The studios claim there is a method to their madness: The enormous successes of Ghost (which grossed over $200 million) and Pretty Woman (over $178 million) have reaffirmed the box office power of, respectively, the bittersweet love story and the Cinderella fairy tale. But I think there’s a simpler reason: Dating — real dating, ’50s-style dating — is back. Blind dates have resurfaced as a primary mode of courtship, and a Wednesday-night phone call is again a procedural requirement before a Saturday rendezvous. Young, single movie executives are green-lighting projects perfect for romantic evenings.

But be warned: A date movie today isn’t what you might think. Sometimes the perfect catalyst for an evening of love and laughter is not as blatantly sentimental as a revival of Zeffirelli’s Romeo and Juliet. Here’s an insider’s guide to some of the best playing right now — and some of the choices may surprise you.

Ellen Barkin and Jimmy Smits are no Katharine Hepburn and Spencer Tracy, but this is the kind of quirky, cross-gender love story that could fuel some passionate battles between the sexes. Why do you think they made Woman of the Year in the first place?

Sleeping With the Enemy
It might be hard for some women (myself, for one) to watch Julia Roberts because they still haven’t gotten over how great she looked with Richard Gere at the polo grounds. But heart-stopping lion-and-mouse chase scenes always lead to some ”accidental” clinches.

Defending Your Life
Look at it this way: If ethereal beauty Meryl Streep can fall in love with neurotic-but-lovable Everyman Albert Brooks, there’s certainly hope for the two of you.

Opting for a historical romance about George Sand and Frédéric Chopin is a savvy move when you’re trying to prove you’re much more than just another ’90s philistine — or cause your date intellectual palpitations.

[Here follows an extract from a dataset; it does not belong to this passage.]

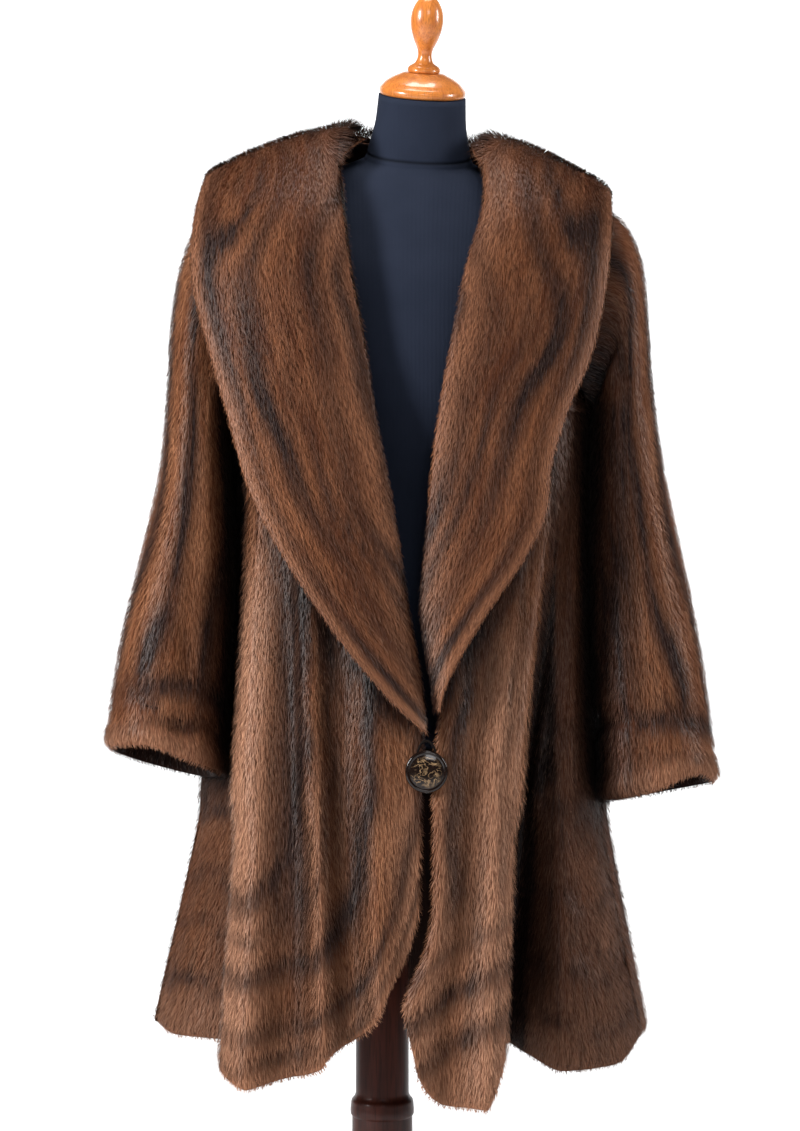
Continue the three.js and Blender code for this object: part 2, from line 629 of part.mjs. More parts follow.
function addButton() {
  const standOff = 2 * loop.radius + 2 * clearance;
  const profile = [
    [0, 0],
    [button.shankRadius, 0],
    [button.shankRadius, standOff],
    [button.radius - 2, standOff],
    [button.radius, standOff + 2],
    [button.radius, standOff + 4],
    [button.radius - 1.6, standOff + 5.6],
    [button.radius - 4, standOff + 5.2],
    [0, standOff + button.thickness],
  ];
  const geometry = new THREE.LatheGeometry(
    profile.map(([r, y]) => new THREE.Vector2(r, y)),
    roundSteps,
  );
  const mesh = addMesh("button", geometry, resinMaterial);
  mesh.rotation.x = Math.PI;
  mesh.position.set(button.x, buttonSeat(), button.z);
}

addButton();

// A ring of cord, long enough to run from under the collar's tip round the shank.
function addLoop() {
  const centreZ = button.z - button.shankRadius - 2 * clearance - loop.radius + loop.halfHeight;
  class LoopCurve extends THREE.Curve {
    getPoint(t, target = new THREE.Vector3()) {
      const turn = 2 * Math.PI * t;
      return target.set(
        button.x + loop.halfWidth * Math.sin(turn),
        buttonSeat() - clearance - loop.radius,
        centreZ - loop.halfHeight * Math.cos(turn),
      );
    }
  }
  const geometry = new THREE.TubeGeometry(new LoopCurve(), 24, loop.radius, 6, true);
  addMesh("button_loop", geometry, cordMaterial);
}

addLoop();

// The torso and neck: rings that lean sideways and look forward more and more towards the neck.
function addTorso() {
  const around = 28;
  const levels = torsoRings.length * 2 - 1;
  const rings = Array.from({ length: levels }, (_, i) => {
    const k = Math.min(Math.floor(i / 2), torsoRings.length - 2);
    const z = torsoRings[k].z + (torsoRings[k + 1].z - torsoRings[k].z) * (i / 2 - k);
    const value = (column) => readTable(torsoRings, "z", z, column);
    const roll = Math.tan(radians(formLean) * ((z - torsoBottom) / (neckTop.z - torsoBottom)));
    const pitch = Math.tan(radians(value("pitch")));
    return Array.from({ length: around }, (__, c) => {
      const turn = (2 * Math.PI * c) / around;
      const depth = Math.cos(turn) > 0 ? value("front") : value("back");
      const out = value("half") * signedPower(Math.sin(turn), 0.94);
      const forward = -depth * signedPower(Math.cos(turn), 0.94);
      return new THREE.Vector3(
        value("centre") + out,
        value("shift") + forward,
        z - out * roll + forward * pitch,
      );
    });
  });
  const positions = rings.flat().flatMap((point) => point.toArray());
  const index = [];
  for (let r = 0; r < levels - 1; r += 1) {
    for (let c = 0; c < around; c += 1) {
      const next = (c + 1) % around;
      const corners = [r * around + c, r * around + next, (r + 1) * around + next, (r + 1) * around + c];
      index.push(corners[0], corners[1], corners[2], corners[0], corners[2], corners[3]);
    }
  }
  for (const [ring, flips] of [[0, true], [levels - 1, false]]) {
    const centre = rings[ring].reduce((sum, point) => sum.add(point), new THREE.Vector3());
    positions.push(...centre.divideScalar(around).toArray());
    const hub = positions.length / 3 - 1;
    for (let c = 0; c < around; c += 1) {
      const here = ring * around + c;
      const next = ring * around + ((c + 1) % around);
      index.push(...(flips ? [hub, next, here] : [hub, here, next]));
    }
  }
  addMesh("torso", facingOut(positions, index), jerseyMaterial);
}

addTorso();

// A turned piece on the neck: its profile rises from the neck's top, tilted with it.
function addTurned(name, profile, steps, material, place, pitch, roll) {
  const geometry = new THREE.LatheGeometry(
    profile.map(([r, y]) => new THREE.Vector2(r, y)),
    steps,
  );
  geometry.rotateX(Math.PI / 2);
  const mesh = addMesh(name, geometry, material);
  mesh.rotation.set(radians(pitch), radians(roll), 0, "YXZ");
  mesh.position.set(place.x, place.y, place.z);
  return mesh;
}

const neckAxis = new THREE.Vector3(0, 0, 1).applyEuler(
  new THREE.Euler(radians(neckPitch), radians(formLean), 0, "YXZ"),
);
const capSeat = new THREE.Vector3(neckTop.x, neckTop.y, neckTop.z).addScaledVector(neckAxis, 0.3);
const capHeight = 26;
addTurned(
  "neck_cap",
  [[0, 0], [44, 0], [48, 3], [48, 8], [45, 12], [38, 18], [28, 23], [20, capHeight], [0, capHeight]],
  roundSteps,
  lightWoodMaterial,
  capSeat,
  neckPitch,
  formLean,
);
const finialSeat = capSeat.clone().addScaledVector(neckAxis, capHeight + 0.3);
addTurned(
  "finial",
  [
    [0, 0], [17, 0], [18.5, 3], [16, 7], [9.5, 12], [8, 19], [9, 25],
    [14, 36], [17.6, 49], [18.3, 58], [16, 70], [11, 79], [0, 84],
  ],
  24,
  lightWoodMaterial,
  finialSeat,
  neckPitch,
  formLean,
);

// The pole, the plate that it carries under the torso, and the base.
const poleTop = torsoBottom - socket.thickness - 2 * 0.3;
const upright = new THREE.Vector3(0, 0, 0);
addTurned(
  "pole",
  [
    [0, baseThickness + 0.3],
    [lowerPoleRadius, baseThickness + 0.3],
    [lowerPoleRadius, poleStep.bottom - 6],
    [lowerPoleRadius + 1.5, poleStep.bottom],
    [lowerPoleRadius + 1, poleStep.top - 8],
    [poleRadius, poleStep.top],
    [poleRadius, poleTop],
    [0, poleTop],
  ],
  28,
  darkWoodMaterial,
  upright,
  0,
  0,
);
addTurned(
  "pole_socket",
  [
    [0, torsoBottom - socket.thickness - 0.3],
    [socket.radius - 3, torsoBottom - socket.thickness - 0.3],
    [socket.radius, torsoBottom - socket.thickness + 2.7],
    [socket.radius, torsoBottom - 0.3],
    [0, torsoBottom - 0.3],
  ],
  28,
  plateMaterial,
  upright,
  0,
  0,
);
addTurned(
  "base",
  [
    [0, 0],
    [baseRadius - 4, 0],
    [baseRadius, 4],
    [baseRadius, 12],
    [baseRadius - 14, 19],
    [lowerPoleRadius + 34, baseThickness - 3],
    [lowerPoleRadius + 26, baseThickness],
    [0, baseThickness],
  ],
  40,
  darkWoodMaterial,
  upright,
  0,
  0,
);

export default coatOnForm;
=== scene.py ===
# A brown fur coat with a shawl collar on a limbless dress form, on a turned pole.
# Metres, the CAD frame: Z up, the coat faces -Y, left is the wearer's left, at +X.
import math
import bpy
import numpy as np
from mathutils import Matrix, Vector
from mathutils.bvhtree import BVHTree


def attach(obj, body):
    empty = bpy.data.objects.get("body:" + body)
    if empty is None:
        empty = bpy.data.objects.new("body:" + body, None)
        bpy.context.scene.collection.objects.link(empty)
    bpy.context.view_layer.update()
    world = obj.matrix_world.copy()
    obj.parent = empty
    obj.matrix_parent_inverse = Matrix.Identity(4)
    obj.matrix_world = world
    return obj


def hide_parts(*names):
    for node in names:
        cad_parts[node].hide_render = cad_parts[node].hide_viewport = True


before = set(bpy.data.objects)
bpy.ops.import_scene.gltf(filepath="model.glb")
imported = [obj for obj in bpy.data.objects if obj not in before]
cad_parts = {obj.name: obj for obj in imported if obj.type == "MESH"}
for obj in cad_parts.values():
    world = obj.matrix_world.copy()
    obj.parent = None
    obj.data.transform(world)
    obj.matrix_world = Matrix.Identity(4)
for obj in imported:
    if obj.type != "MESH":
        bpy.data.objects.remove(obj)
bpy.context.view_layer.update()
scene = bpy.context.scene
mm = 0.001

# Camera: level, about chest height, 2.6 m away
cameraData = bpy.data.cameras.new("camera")
cameraData.lens = 73.2
cameraData.sensor_width = 36
cameraData.clip_end = 30
camera = bpy.data.objects.new("camera", cameraData)
scene.collection.objects.link(camera)
camera.location = (0.02, -2.6, 0.96)
camera.rotation_euler = (math.pi / 2, 0, 0)
scene.camera = camera
print("camera set")


# Tables of sizes, in millimetres, read along a smooth line that never overshoots its rows
def rowsOf(names, rows):
    values = np.array(rows, float)
    return {name: values[:, i] for i, name in enumerate(names.split())}


def hermite(t, start, startSlope, end, endSlope):
    t2 = t * t
    t3 = t2 * t
    return (start * (2 * t3 - 3 * t2 + 1) + startSlope * (t3 - 2 * t2 + t)
            + end * (3 * t2 - 2 * t3) + endSlope * (t3 - t2))


def readTable(table, key, place, column):
    keys, values = table[key], table[column]
    place = np.asarray(place, float)
    last = len(keys) - 2
    slopes = np.diff(values) / np.diff(keys)
    before = slopes[np.clip(np.arange(-1, last + 1), 0, last)]
    after = slopes[np.clip(np.arange(0, last + 2), 0, last)]
    total = np.where(before + after == 0, 1, before + after)
    tangents = np.where(before * after > 0, 2 * before * after / total, 0)
    k = np.clip(np.searchsorted(keys, place, side="left") - 1, 0, last)
    span = keys[k + 1] - keys[k]
    t = (place - keys[k]) / span
    return hermite(t, values[k], tangents[k] * span, values[k + 1], tangents[k + 1] * span)


def signedPower(value, power):
    return np.sign(value) * np.abs(value) ** power


def smoothStep(low, high, value):
    t = np.clip((value - low) / (high - low), 0, 1)
    return t * t * (3 - 2 * t)


def unit(vectors):
    return vectors / np.maximum(np.linalg.norm(vectors, axis=-1, keepdims=True), 1e-9)


coat = {
    "pile": 6, "skin": 2.5, "rounding": 7, "closer": {"panel": 6.5, "left": 11, "right": 8},
    "clearance": 0.4, "hem": 412, "button": 747, "armpit": 1130, "shoulder": 1388, "neckline": 1440,
    "backNeckRise": 8, "armholeSpread": 39, "lean": 3.82,
    "collarSeat": {"left": 4.4, "right": 5.7}, "neckLift": 2.7, "collarSkin": 1.6,
}
yoke = rowsOf("z centre half front back square", [
    (1130, 34, 196, 138, 128, 2.4), (1259, 34, 194, 134, 130, 2.4), (1340, 38, 194, 112, 120, 2.1),
    (1388, 40, 186, 84, 100, 1.75), (1406, 38, 160, 77, 94, 1.7), (1416, 36, 130, 72, 89, 1.75),
    (1424, 35, 104, 69, 84, 1.85), (1431, 38, 85, 66, 81, 2), (1437, 41, 72.5, 64, 76, 2),
    (1446, 43, 68, 62, 71, 2)])
neckline = rowsOf("z right left", [
    (1130, 8.15, 4.73), (1195, 10.9, 8.2), (1259, 14.4, 10.5), (1340, 22, 18.8), (1388, 29.6, 24.5),
    (1406, 34.5, 28.5), (1416, 40, 36), (1424, 48, 45), (1431, 55, 51), (1437, 63, 59), (1446, 70, 68)])
frontEdge = rowsOf("z right left", [
    (390, 40, 15), (500, 42, 18), (560, 44, 40), (610, 44.5, 48.5), (747, 46, 50),
    (806, 47.5, 57), (910, 32, 40), (980, 22, 45), (1060, 9, 51), (1130, -4.5, 58.5)])
leftFrontFolds = rowsOf("across x y hemX hemY hemZ", [
    (0, 50, -189, 16, -214, 492), (0.1, 70, -192.6, 36, -225, 432), (0.24, 98, -178, 74, -211, 392),
    (0.38, 130, -181, 114, -227, 392), (0.48, 150, -158, 135, -192, 430),
    (0.54, 150, -122, 122, -112, 434), (0.6, 160, -94, 132, -38, 424), (0.67, 174, -106, 156, -76, 416),
    (0.76, 198, -112, 194, -112, 406), (0.88, 226, -70, 262, -78, 407), (1, 241, -14, 302, -14, 428)])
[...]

Another classy choice, and what better way to flaunt your grasp of Hollywood history? Intermission will be a good time to discuss the movie’s political subtext and comment on Stanley Kubrick’s professional development (not to mention the infamous bathtub rubdown of Laurence Olivier by Tony Curtis). The quixotic love scenes between Kirk Douglas and Jean Simmons don’t hurt, either.

Truth or Dare
Though this may be just a bit too much Madonna for a first date, it might provide you a golden opportunity to see just how open-minded your beloved is. Madonna’s self-portrait, combining rock-hard Bette Davis and baby-soft Marilyn Monroe, is sure to land you in a heated debate about how alluring — or intimidating — self-reliant women really are.

The Silence of the Lambs
Maybe cannibalism and violent images of serial killers don’t inspire thoughts of wine and roses. But that’s the point. This chilling tale will send you straight out of your seats and into each other’s arms. (A sure bet for a third or fourth date when the Move has yet to be made.)

Dances With Wolves
The true test of a flowering relationship. Can you sit quietly next to someone for the same amount of time it would take you to fly from New York to Key West?